Bacon won out over steak. Tiger he rated last because “I’ve never eaten a tiger before so I’m not really sure how one tastes.” He didn’t make the same comment about horses. I don’t even want to know.
I rated the animals using a cuteness scale. I mean really, what’s not to love about a horse?! So according to the test, I value family over money.
Then there was the part about different animals’ characteristics. Apparently how you feel about cats is supposed to describe your thoughts about your spouse. Bob is stubborn. (Sorry honey, but it’s true.) I felt bad about that until he ranked me as “stupid.”
“Stupid?” I had to call him out on this. When he found out that this trait was meant to describe me, he started back pedaling for fear he’d never have sex again.
“Not YOU. The cat.”
In his defense, we do have a really stupid cat. This animal has a hard time differentiating between food and the pebbles in our landscaping. So I guess I won’t be too mad that my stubborn husband thinks I’m stupid.
Now the landmine. Before I go here, let me just add that both Bob and I hate coffee. Never liked it. Never will.
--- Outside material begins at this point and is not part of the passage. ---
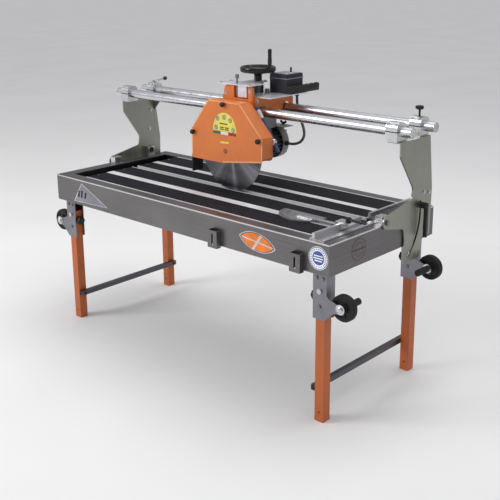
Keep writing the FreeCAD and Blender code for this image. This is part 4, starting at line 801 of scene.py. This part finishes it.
class BridgeDetails(bpy.types.Operator):
    """Makes the screws, caps, knobs and tilt scales of the bridge"""

    bl_idname = "cutter.bridge_details"
    bl_label = "Bridge Details"

    def execute(self, context):
        sizes = context.scene.cutter_sizes
        screws = Mould()
        splits = Mould()
        caps = Mould()
        for side in (-1, 1):
            for y in TUBE_ROWS:
                for dx in (-16, 16):
                    for dy in (-22, 22):
                        screws.socket("z", (side * CLAMP_X + dx, y + dy), sizes.screw / MM, 357, 367)
                for near, far in ((-31.4, -20), (20, 31.4)):
                    splits.block((side * CLAMP_X - 26.3, y + near, TUBE_Z - 1.8),
                                 (side * CLAMP_X + 26.3, y + far, TUBE_Z + 1.8))
                out = side * 847
                caps.lathe("x", (y, TUBE_Z), [(0, out - side * 3), (8, out - side * 3), (9, out - side * 0.2),
                                           (15, out - side * 0.2), (15.9, out - side * 1.5),
                                           (15.9, out - side * 12), (0, out - side * 12)])
        screws.make("clamp_screws", "bolt_zinc", "bridge", "zinc")
        splits.make("clamp_splits", "ink", "bridge", "black_plastic")
        caps.make("tube_caps", "cap_plastic", "bridge", "satin_aluminium")
        for name, side in SIDES.items():
            bolts = Mould()
            out = side * 808
            for y, z in ((246, 78), (284, 70), (262, -70), (150, -150)):
                bolts.hexagon("x", (y, z), sizes.bolt / MM, out, out + side * 4.5)
            inner = side * 802
            for y, z in ((236, 134), (250, 230)):
                bolts.hexagon("x", (y, z), sizes.bolt / MM, inner, inner - side * 4.5)
            bolts.make(f"upright_bolts_{name}", "bolt_zinc", "bridge", "zinc")
            scale = Mould()
            scale.arc_ticks("x", (0, 6), 204, (out, out + side * 0.3), -44, 6, 1.5, 11, 0.8)
            scale.make(f"tilt_scale_{name}", "ink", "bridge", "black_plastic")
            stud = Mould()
            stud.lathe("x", TILT_STUD, [
                (0, side * 842), (7, side * 842), (13, side * 838), (13, side * 828), (12, side * 822),
                (13, side * 818), (13, side * 812), (0, side * 812)])
            tip = 29.6 - 120
            stud.slab([(216.8, 29.6), (232.8, 29.6), (231.8, tip + 26), (232.8, tip), (229, tip - 7.5),
                       (220.6, tip - 7.5), (216.8, tip), (217.8, tip + 26)], "x",
                      min(side * 828, side * 841.9), max(side * 828, side * 841.9), 3.2, 3)
            stud.make(f"tilt_grip_{name}", "black_plastic", f"{name}_tilt_lever", "black_plastic",
                      [f"tilt_lever_{name}"])
            collar = Mould()
            collar.lathe("x", TILT_STUD, [
                (0, side * 784), (13, side * 784), (14, side * 782.8), (14, side * 777), (12.5, side * 775.5),
                (0, side * 775)], steps=36)
            collar.make(f"stud_collar_{name}", "black_plastic", "table", "black_plastic")
        tubes = Mould()
        rings = 18
        outside = [(20, -846 + 1692 * k / rings) for k in range(rings + 1)]
        for y in TUBE_ROWS:
            tubes.lathe("x", (y, TUBE_Z), outside + [
                (19.2, 847), (16, 847), (16, -847), (19.2, -847), outside[0]], steps=64)
        tubes.make("polished_tubes", "chrome", "bridge", "chrome_tube", ["bridge_tubes"])
        star = Mould()
        star.lathe("z", (CLAMP_X, TUBE_ROWS[1]), [
            (0, 371), (4, 371), (4, 394.5), (8.5, 395), (15.5, 399), (17, 402.5), (17, 407), (15, 410),
            (10, 411), (0, 410.4)], steps=60, lobes=5, depth=0.16, lobe_from=9)
        star.make("star_grip", "black_plastic", "star", "black_plastic", ["star_knob"])
        return {"FINISHED"}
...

But according to this test, our views on coffee translate to how we feel about sex.
My response? “Bitter”
Bob said - “Wet.”
“Wet?” I asked him after we looked up the answers. “Wet?!” (I repeated it a second time because I’m stupid.)
“Yeah,” he said. “If you do it right.” Then since we were on the subject, he back pedaled some more. “And I really don’t think you’re stupid. I was just talking about the CAT! Really.”
Spoken like a man who doesn’t want “coffee” forever banned from his menu.
So how did the rest of you rate, uh hum, “coffee”?
I kept Lauren home from kindergarten today because she had a low grade fever. Here’s what she said:
LAUREN: Mom, you’re lucky I’m sick today.
ME: Why is that?
LAUREN: Because you don’t have to work. You get to spend all day watching Dora and playing Candyland with me.